Après un bref message de bienvenue donnant à cette première partie le ton d’un atelier-concert bon enfant dont chaque pièce est introduite par un propos que livrent les musiciens eux-mêmes, nous voici plongés dans la tendresse d’Aubade, trio à cordes en ut majeur composé près de deux ans avant le vaste Octuor. La délicate élégance de cette danse villageoise ternaire, pas même contredite par un contre-sujet qui hérite des tourments romantiques sans les faire siens, est jouéeavec infiniment d’esprit, caressant l’auditoire de son charme berceur.
Venu à quatorze ans à Paris parfaire son art, le violoniste-pianiste-compositeur Enescu, déjà diplômé des conservatoires d’Iași et de Vienne, est admis à celui de la capitale française où il suivra les enseignements de Fauré et de Massenet (pour la composition). Du second, l’Opéra de Paris créait Thaïs au printemps qui précéda l’arrivée du prodige dans ces classes, Thaïs dont Cécile Agator donne une interprétation idéale de la fameuse Méditation, la partie d’orchestre nous étant livrée dans un arrangement chambriste de Nicolas Dautricourt lui-même. Le soyeux de la sonorité cultivé par la soliste agit par kénose sur une habitude de brio qui bien souvent ne fait qu’entraver l’exquise désuétude du morceau, ici livré dans le bon amble, sans les embarras d’une exacerbation trop sensuelle, d’un sentimentalisme appuyé, voire de quelque creux pathos, dont la séduction naturelle, ose-t-on dire, n’a que faire.

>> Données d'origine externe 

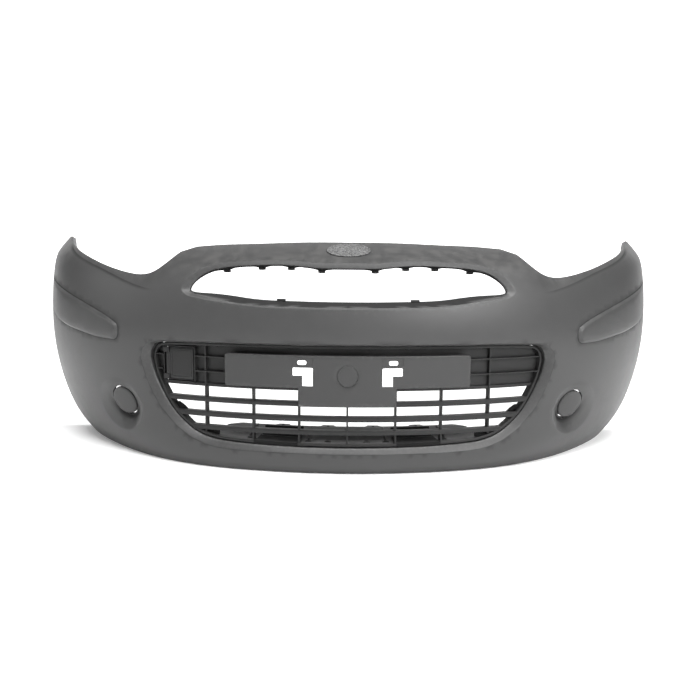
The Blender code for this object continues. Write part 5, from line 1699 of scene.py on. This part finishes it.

Après avoir lu l’anecdote élogieuse que Béla Bartók relate à propos de son confrère Enescu, Cécile Agator et Nicolas Dautricourt offrent trois extraits des Quarante-quatre duos Sz.98 écrits par le Hongrois en 1930 et 1931, emportant l’auditeur au village magyar, comme par un vol chamanique en musique, avec ses vièles à roue et les incursions typiquement bartókiennes en contrepoint de l’inspiration paysanne. Au grand garçon, habité par un goût fervent pour la musique Mitteleuropa [lire nos chroniques du 7 septembre 2018 et de son intégrale discographique Szymanowski], d’alors demeurer seul dans la lumière pour la Sonate en ré mineur Op.27 n°3 « Ballade » qu’Eugène Ysaÿe écrivit en 1923 pour Enescu. Sa maîtrise confondante des redoutables embûches techniques opère en toute discrétion, car l’approche est obstinément – et heureusement – musicale, d’une virtuosité si évidente qu’elle ne se voit pas. La sensible inventivité dans l’inflexion comme dans la nuance et l’impact, véhiculée par une couleur toujours délicate, emporte loin l’écoute.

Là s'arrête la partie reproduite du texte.